TÜRKİYE'NİN ORTA ASYA'DAKİ STRATEJİK HEDEFLERİ
Uzman görüşleri de yazıda yer alıyor. Uzman Girişimler Merkezi Direktörü Igor Shestakov, tek bir Türk alfabesine geçişin bir yazı sistemi olmaktan çok ideolojik ve siyasi bir hareket olduğunu vurguluyor: “Tek Türk alfabesine geçiş sadece yazı yazmaktan ibaret değil. Bu öncelikle ideolojidir, siyasettir, toplumun insani ve sosyal düzeyidir…Son olarak bu, Ankara için özel önem taşıyan bir yumuşak güç unsurudur." Shestakov yazıda ayrıca, Türkiye'nin Orta Asya'da bir "Turan Ordusu" kurma önerisinin, medyada belirli bir yankı uyandırmak için bir operasyon olduğunu öne sürüyor.

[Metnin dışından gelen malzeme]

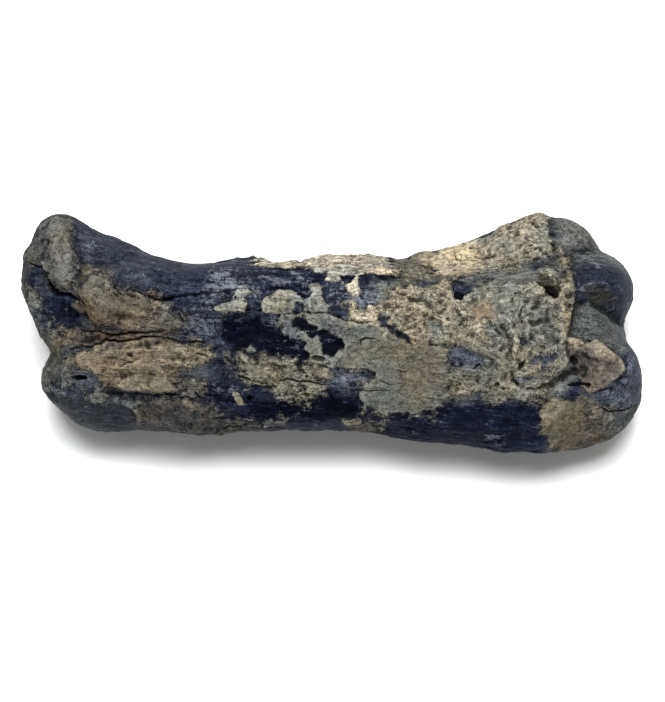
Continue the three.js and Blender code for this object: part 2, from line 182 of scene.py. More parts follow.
# Crust: kind, how far it is sure inside its edge and how softly it ends, both in mm, and its outline
# in photo pixels
CRUST = [
    # Ankle end
    ("lump grey", 1.2, 0.7, [
        (43, 221), (54, 214), (65, 214), (71, 220), (72, 228), (65, 233), (67, 243), (75, 254), (79, 265),
        (76, 277), (72, 285), (63, 291), (55, 287), (49, 277), (47, 265), (46, 254), (40, 250),
        (39, 236)]),
    ("lump light", 0.9, 0.9, [
        (46, 226), (58, 216), (70, 220), (68, 238), (58, 258), (50, 252), (42, 238)]),
    ("brown grey", 0.8, 1.0, [
        (106, 276), (122, 284), (144, 297), (172, 306), (184, 316), (178, 330), (170, 338), (144, 338),
        (122, 330), (112, 300)]),
    ("dull tan", 1.4, 0.7, [
        (85, 269), (98, 267), (108, 272), (113, 281), (112, 289), (121, 297), (138, 304), (146, 312),
        (140, 322), (126, 328), (110, 327), (98, 326), (89, 322), (82, 316), (78, 310), (75, 301),
        (78, 289), (81, 280)]),
    ("ochre", 0.8, 0.9, [(78, 298), (88, 292), (98, 306), (96, 322), (86, 318), (78, 310)]),
    ("ochre", 0.5, 0.8, [
        (46, 338), (60, 331), (78, 326), (92, 324), (96, 332), (80, 340), (62, 350), (46, 355)]),
    # Rust brown crust, darker as painted shade in the hollow above the ledge groove
    ("shaded rust", 0.8, 0.7, [
        (78, 336), (96, 330), (120, 336), (150, 338), (172, 335), (150, 343), (120, 343), (96, 345),
        (78, 348)]),
    ("strand tan", 1.3, 0.6, [
        (58, 354), (82, 350), (99, 347), (120, 344), (144, 341), (165, 338), (180, 341), (195, 342),
        (210, 344), (213, 355), (206, 364), (192, 368), (180, 371), (176, 382), (182, 392), (165, 395),
        (150, 396), (132, 393), (120, 391), (105, 389), (98, 380), (104, 372), (88, 370), (75, 371),
        (64, 364)]),
    ("brown grey", 0.5, 0.8, [
        (176, 372), (190, 378), (203, 384), (206, 396), (196, 399), (182, 394), (166, 390)]),
    ("ash", 0.6, 1.0, [
        (38, 366), (47, 355), (64, 354), (66, 366), (72, 373), (70, 383), (84, 391), (130, 396),
        (126, 400), (100, 398), (75, 395), (60, 387), (50, 384), (41, 379)]),
    ("dim grey", 0.35, 1.0, [
        (136, 400), (159, 398), (182, 400), (200, 400), (214, 412), (212, 426), (196, 430), (180, 426),
        (165, 429), (146, 424), (134, 414)]),
    # Pale ash crust on the facet's rim ridge, partly a painted edge highlight
    ("ash", 0.4, 0.4, [
        (46, 380), (62, 391), (84, 395), (110, 396), (134, 402), (137, 408), (110, 402), (84, 401),
        (60, 399), (47, 389)]),
    ("strand tan", 0.7, 0.5, [
        (183, 396), (195, 399), (208, 407), (213, 416), (204, 422), (192, 414), (182, 405)]),
    ("ash", 0.3, 1.0, [
        (22, 284), (34, 292), (44, 312), (58, 336), (48, 352), (42, 350), (34, 326), (24, 304)]),
    ("ash", 0.3, 1.0, [(24, 254), (34, 232), (40, 240), (40, 256), (32, 264)]),
    # Along the far edge
    ("top cream", 1.2, 0.15, [
        (249, 266), (263, 262), (290, 262), (311, 258), (323, 254), (350, 248), (374, 246), (385, 252),
        (396, 257), (386, 262), (398, 266), (390, 270), (402, 272), (397, 276), (383, 276), (365, 273),
        (359, 277), (358, 285), (362, 291), (359, 297), (350, 294), (344, 288), (339, 282), (327, 280),
        (327, 272), (314, 271), (311, 268), (290, 268), (272, 268), (257, 268)]),
    ("network", 0.8, 0.5, [
        (392, 258), (410, 252), (430, 246), (436, 256), (430, 268), (440, 278), (425, 281), (404, 278),
        (398, 270), (390, 267)]),
    ("porous tan", 1.0, 0.5, [
        (466, 244), (499, 226), (517, 219), (540, 209), (554, 209), (549, 223), (550, 236), (555, 248),
        (562, 253), (540, 259), (523, 267), (504, 272), (480, 277), (470, 262)]),
    ("pale cream", 1.2, 0.35, [
        (424, 262), (432, 252), (445, 246), (458, 242), (472, 246), (484, 257), (484, 270), (472, 276),
        (458, 277), (445, 277), (432, 272)]),
    # Middle of the broad face
    ("pale grey", 1.2, 0.15, [
        (218, 306), (224, 300), (235, 297), (244, 300), (247, 306), (244, 311), (233, 314), (221, 312),
        (213, 310)]),
    ("pale grey", 1.2, 0.2, [(236, 292), (240, 287), (249, 288), (259, 291), (251, 295), (239, 296)]),
    ("pale grey", 1.2, 0.15, [
        (262, 304), (265, 297), (278, 294), (293, 292), (302, 294), (309, 300), (305, 308), (296, 307),
        (290, 312), (284, 315), (272, 315), (263, 313)]),
    ("pale grey", 1.2, 0.15, [
        (307, 299), (318, 295), (324, 300), (330, 307), (329, 313), (317, 313), (305, 311), (302, 308),
        (308, 304), (312, 303)]),
    ("pale grey", 1.2, 0.2, [(312, 284), (318, 281), (322, 288), (320, 297), (313, 297), (311, 289)]),
    ("plateau", 1.2, 0.15, [
        (281, 318), (290, 315), (305, 313), (329, 313), (339, 319), (380, 322), (400, 336), (416, 346),
        (440, 343), (450, 360), (446, 396), (436, 410), (419, 412), (405, 412), (383, 411), (363, 405),
        (359, 393), (369, 384), (371, 373), (362, 369), (344, 367), (329, 365), (314, 365), (308, 361),
        (306, 351), (305, 343), (296, 337), (284, 330)]),
    ("olive", 0.8, 1.6, [
        (346, 334), (372, 332), (396, 338), (424, 344), (446, 356), (448, 392), (436, 410), (383, 411),
        (363, 404), (362, 392), (372, 372), (350, 360)]),
    ("blue ash", 0.5, 0.4, [
        (279, 314), (290, 313), (291, 322), (293, 330), (300, 334), (296, 339), (284, 332)]),
    ("blue ash", 0.5, 1.0, [(322, 322), (342, 326), (347, 342), (336, 342), (324, 334)]),
    ("speckled", 0.6, 0.4, [
        (345, 320), (345, 307), (354, 304), (362, 310), (374, 306), (386, 294), (401, 288), (417, 285),
        (440, 284), (470, 285), (500, 283), (502, 340), (470, 347), (440, 346), (414, 348), (396, 336),
        (380, 326), (360, 323)]),
    ("pale cream", 0.6, 0.4, [
        (346, 310), (354, 305), (362, 311), (374, 313), (380, 322), (366, 321), (347, 319)]),
    ("warm", 0.8, 1.2, [
        (402, 352), (420, 347), (445, 346), (449, 356), (446, 372), (447, 390), (425, 394), (404, 390),
        (398, 378), (400, 364)]),
    ("network", 0.7, 0.5, [
        (440, 344), (470, 344), (500, 342), (522, 350), (532, 372), (514, 384), (510, 399), (490, 402),
        (478, 396), (465, 396), (450, 398), (430, 402), (444, 388), (447, 370)]),
    ("light network", 0.4, 0.6, [
        (496, 284), (520, 281), (535, 275), (548, 268), (561, 257), (568, 262), (571, 275), (575, 290),
        (572, 305), (567, 320), (565, 340), (568, 352), (574, 362), (562, 378), (547, 392), (536, 402),
        (510, 400), (508, 385), (530, 372), (516, 348), (500, 345)]),
    ("fibre grey", 0.9, 0.8, [
        (468, 286), (500, 284), (528, 290), (532, 300), (526, 312), (500, 314), (474, 304)]),
    ("umber", 0.9, 0.5, [(468, 308), (476, 304), (490, 305), (496, 313), (488, 320), (474, 319)]),
    ("band tan", 0.6, 0.6, [
        (562, 276), (565, 271), (569, 270), (572, 276), (576, 288), (574, 300), (569, 312), (568, 338),
        (572, 348), (567, 350), (564, 330), (563, 306), (558, 294), (560, 282)]),
    ("network", 0.6, 0.8, [
        (228, 358), (234, 354), (255, 356), (279, 358), (296, 363), (322, 367), (329, 375), (324, 384),
        (327, 394), (305, 400), (290, 398), (267, 392), (252, 384), (236, 375)]),
    ("plateau", 1.2, 0.15, [(243, 348), (249, 340), (254, 345), (257, 351), (252, 353), (245, 351)]),
    ("plateau", 1.2, 0.15, [(233, 394), (239, 396), (244, 403), (240, 406), (234, 400)]),
    ("ash", 0.7, 0.3, [(264, 427), (270, 419), (280, 415), (288, 422), (284, 427)]),
    ("network", 0.4, 0.4, [(344, 421), (365, 422), (384, 424), (384, 430), (358, 430), (346, 427)]),
    ("dim grey", 0.35, 0.7, [
        (196, 396), (222, 412), (246, 424), (262, 430), (238, 436), (206, 434), (194, 420)]),
    # Knuckle end
    ("flank", 0.8, 0.4, [
        (540, 402), (564, 396), (588, 404), (587, 420), (584, 438), (574, 449), (556, 447), (546, 438),
        (543, 420)]),
    ("flank grey", 0.8, 0.4, [
        (546, 426), (566, 430), (586, 422), (584, 438), (574, 449), (556, 447), (546, 438)]),
    ("brown grey", 0.3, 1.3, [
        (583, 404), (604, 413), (620, 415), (618, 428), (600, 440), (580, 446), (584, 420)]),
    ("ash", 0.3, 0.9, [(618, 412), (636, 408), (638, 424), (622, 434), (612, 430)]),
    ("wedge", 1.2, 0.12, [
        (566, 339), (582, 342), (602, 347), (615, 357), (623, 366), (620, 374), (605, 389), (592, 391),
        (580, 386), (577, 370), (571, 359)]),
    # Tan crust, lighter as a painted highlight along the wedge's top edge
    ("lit wedge rim", 0.6, 0.2, [
        (565, 338), (582, 339), (603, 344), (618, 355), (626, 366), (622, 375), (614, 380), (618, 366),
        (608, 356), (594, 351), (578, 347)]),
]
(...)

ALFABE DEĞİŞİKLİĞİ VE BÖLGESEL GÜÇ DENGELERİ
Shestakov, Türkiye'nin bu alanda bölgesel bir oyuncu olarak kendisini konumlandırdığını ifade ederken, Rus dilinin Orta Asya'daki sürdürülebilirliğine inananlar için bunun ciddi bir meydan okuma olduğunu belirtiyor. Yazıda son olarak, Türkiye'nin bölgedeki çıkarlarına ve alfabe değişikliği politikasına ABD ve İngiltere gibi Batılı ülkelerin de destek verdiği iddia ediliyor. Erdoğan’ın bölgede “kendi çıkarlarına ve muhtemelen ABD ve ABD gibi bazı Batılı ülkelerin çıkarlarına dayalı sistematik bir politika inşa ettiği” iddia ediliyor ve İngiltere’nin alfabenin değiştirilmesi politikasını desteklediği söyleniyor.
Yazıda ayrıca Orta Asya uzmanı Serdar Aytakov’un “Türk liseleri, okulları ve üniversiteleri yetenekli ve yetenekli gençleri belirledi ve onların bölgeden Türkiye'ye gitmelerini kolaylaştırdı ve burada ülkenin teknolojik seçkinleri arasına katıldılar” iddiasına da yer veriliyor.